Form S-3 Registration Statement No. 333-118234, originally filed with the Securities and Exchange Commission on August 13, 2004.

The Company is filing these post-effective amendments to the Registration Statements (“Post-Effective Amendments”) in order to remove from registration any Registered Securities registered and unsold under the Registration Statements and to terminate the Registration Statements.

As previously disclosed, on March 16, 2020, the Company and certain subsidiaries filed voluntary petitions for relief (collectively, the “Chapter 11 Cases”) under Title 11 of the United States Code in the United States Bankruptcy Court for the Southern District of New York, White Plains Division.  As a result of the Chapter 11 Cases, the Company has terminated all offerings of securities pursuant to the Registration Statements.

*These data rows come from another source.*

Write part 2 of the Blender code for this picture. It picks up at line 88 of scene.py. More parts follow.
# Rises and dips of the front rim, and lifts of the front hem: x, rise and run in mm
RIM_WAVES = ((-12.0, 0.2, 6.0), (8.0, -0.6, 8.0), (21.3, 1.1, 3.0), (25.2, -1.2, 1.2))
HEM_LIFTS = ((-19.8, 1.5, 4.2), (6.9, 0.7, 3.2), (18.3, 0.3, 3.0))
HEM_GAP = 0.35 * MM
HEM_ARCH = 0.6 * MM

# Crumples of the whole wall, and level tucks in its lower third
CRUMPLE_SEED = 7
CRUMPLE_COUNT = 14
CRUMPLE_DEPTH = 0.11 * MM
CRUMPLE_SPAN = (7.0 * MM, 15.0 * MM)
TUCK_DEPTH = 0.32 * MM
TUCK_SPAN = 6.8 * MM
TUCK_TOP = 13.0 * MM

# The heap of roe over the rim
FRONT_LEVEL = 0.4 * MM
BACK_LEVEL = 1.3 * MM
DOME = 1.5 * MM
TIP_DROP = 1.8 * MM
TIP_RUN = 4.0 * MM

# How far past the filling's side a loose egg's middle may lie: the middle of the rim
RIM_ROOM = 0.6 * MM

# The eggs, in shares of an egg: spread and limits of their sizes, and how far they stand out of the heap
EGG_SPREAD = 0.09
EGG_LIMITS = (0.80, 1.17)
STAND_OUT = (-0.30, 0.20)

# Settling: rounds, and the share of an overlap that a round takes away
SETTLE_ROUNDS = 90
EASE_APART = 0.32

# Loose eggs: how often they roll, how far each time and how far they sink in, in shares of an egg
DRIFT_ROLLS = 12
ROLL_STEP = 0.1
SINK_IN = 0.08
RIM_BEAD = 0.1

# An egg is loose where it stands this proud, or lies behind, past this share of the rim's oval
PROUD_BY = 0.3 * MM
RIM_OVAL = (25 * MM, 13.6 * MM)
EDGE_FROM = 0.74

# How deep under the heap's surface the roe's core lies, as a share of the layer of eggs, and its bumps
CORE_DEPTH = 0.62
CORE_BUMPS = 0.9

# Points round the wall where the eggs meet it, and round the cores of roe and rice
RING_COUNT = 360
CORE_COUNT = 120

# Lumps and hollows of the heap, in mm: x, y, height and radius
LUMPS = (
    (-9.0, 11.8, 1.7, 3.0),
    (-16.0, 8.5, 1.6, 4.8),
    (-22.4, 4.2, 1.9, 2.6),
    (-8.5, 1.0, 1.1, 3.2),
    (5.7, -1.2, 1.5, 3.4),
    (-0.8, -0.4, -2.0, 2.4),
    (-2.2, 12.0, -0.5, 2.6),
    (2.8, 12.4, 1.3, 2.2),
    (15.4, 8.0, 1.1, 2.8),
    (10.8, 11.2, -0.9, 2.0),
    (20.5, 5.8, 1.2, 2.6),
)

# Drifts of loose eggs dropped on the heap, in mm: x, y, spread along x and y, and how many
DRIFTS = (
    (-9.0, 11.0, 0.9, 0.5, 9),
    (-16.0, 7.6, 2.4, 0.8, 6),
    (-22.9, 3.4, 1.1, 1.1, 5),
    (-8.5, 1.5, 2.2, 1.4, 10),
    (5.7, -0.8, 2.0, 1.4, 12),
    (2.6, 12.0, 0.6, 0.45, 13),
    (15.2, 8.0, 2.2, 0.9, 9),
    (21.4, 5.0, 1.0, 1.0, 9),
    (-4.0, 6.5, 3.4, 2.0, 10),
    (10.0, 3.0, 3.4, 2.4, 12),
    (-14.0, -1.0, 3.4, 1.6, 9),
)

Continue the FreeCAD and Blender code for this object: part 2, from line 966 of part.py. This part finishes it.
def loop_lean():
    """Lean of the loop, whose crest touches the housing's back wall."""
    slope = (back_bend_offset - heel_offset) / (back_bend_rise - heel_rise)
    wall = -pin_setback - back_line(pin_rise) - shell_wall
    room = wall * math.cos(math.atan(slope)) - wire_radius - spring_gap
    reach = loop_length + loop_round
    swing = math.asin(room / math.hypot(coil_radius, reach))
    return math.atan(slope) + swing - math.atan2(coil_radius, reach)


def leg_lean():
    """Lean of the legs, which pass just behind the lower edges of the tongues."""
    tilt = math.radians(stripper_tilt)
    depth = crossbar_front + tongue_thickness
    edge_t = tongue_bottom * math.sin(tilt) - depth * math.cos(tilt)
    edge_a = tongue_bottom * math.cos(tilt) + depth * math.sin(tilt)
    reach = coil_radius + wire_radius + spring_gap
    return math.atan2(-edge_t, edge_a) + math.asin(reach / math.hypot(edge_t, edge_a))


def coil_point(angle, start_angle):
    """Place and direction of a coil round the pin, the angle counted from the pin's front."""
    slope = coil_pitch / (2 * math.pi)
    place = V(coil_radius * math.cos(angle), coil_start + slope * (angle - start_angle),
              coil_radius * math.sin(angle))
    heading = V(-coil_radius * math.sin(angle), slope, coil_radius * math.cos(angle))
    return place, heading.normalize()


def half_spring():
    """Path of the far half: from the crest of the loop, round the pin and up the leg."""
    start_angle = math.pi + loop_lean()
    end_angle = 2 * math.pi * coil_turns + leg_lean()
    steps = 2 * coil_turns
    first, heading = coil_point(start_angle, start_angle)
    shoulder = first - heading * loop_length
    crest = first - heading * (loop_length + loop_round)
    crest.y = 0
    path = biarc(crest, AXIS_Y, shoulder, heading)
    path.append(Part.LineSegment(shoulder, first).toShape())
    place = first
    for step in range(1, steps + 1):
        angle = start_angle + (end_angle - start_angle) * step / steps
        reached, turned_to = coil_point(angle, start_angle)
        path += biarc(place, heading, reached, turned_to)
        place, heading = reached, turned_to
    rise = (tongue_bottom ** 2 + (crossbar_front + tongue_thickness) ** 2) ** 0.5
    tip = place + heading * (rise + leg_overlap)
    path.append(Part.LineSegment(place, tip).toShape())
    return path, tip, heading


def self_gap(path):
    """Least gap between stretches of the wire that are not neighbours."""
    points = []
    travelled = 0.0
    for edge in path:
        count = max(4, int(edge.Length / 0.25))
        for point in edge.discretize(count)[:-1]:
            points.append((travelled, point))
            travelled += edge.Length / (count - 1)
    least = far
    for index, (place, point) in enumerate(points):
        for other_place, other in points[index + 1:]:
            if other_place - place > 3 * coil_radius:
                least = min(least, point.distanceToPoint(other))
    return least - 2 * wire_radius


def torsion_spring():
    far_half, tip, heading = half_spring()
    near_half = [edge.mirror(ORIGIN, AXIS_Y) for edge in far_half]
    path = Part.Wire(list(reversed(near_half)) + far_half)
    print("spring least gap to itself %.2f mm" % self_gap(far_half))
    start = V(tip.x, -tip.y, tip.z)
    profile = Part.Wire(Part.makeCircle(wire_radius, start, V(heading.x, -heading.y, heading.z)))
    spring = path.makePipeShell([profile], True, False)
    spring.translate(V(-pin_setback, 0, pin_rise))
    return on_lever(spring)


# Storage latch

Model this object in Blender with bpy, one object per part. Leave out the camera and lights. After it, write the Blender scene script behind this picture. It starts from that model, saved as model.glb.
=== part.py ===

In accordance with an undertaking made by the Company in the Registration Statements to remove from registration, by means of a post-effective amendment, any of the securities that had been registered for issuance that remain unsold at the termination of such offering, the Company hereby removes from registration by means of the Post-Effective Amendments all Registered Securities registered but unsold under the Registration Statements. The Registration Statements are hereby amended, as appropriate, to reflect the deregistration of such Registered Securities and the Company hereby terminates the effectiveness of the Registration Statements.


SIGNATURES

Pursuant to the requirements of the Securities Act of 1933, as amended, the Registrant certifies that it has reasonable grounds to believe that it meets all of the requirements for filing on Form S-3 and has duly caused these Post-Effective Amendments to the Registration Statements to be signed on its behalf by the undersigned, thereunto duly authorized, in the County of Fairfax, Commonwealth of Virginia on this 1st day of May, 2020.

 
INTERNAP CORPORATION
     
 
By:
/s/ Richard P. Diegnan
   
Richard P. Diegnan
   
EVP and General Counsel

Note: No other person is required to sign these Post-Effective Amendments in reliance on Rule 478 of the Securities Act of 1933, as amended.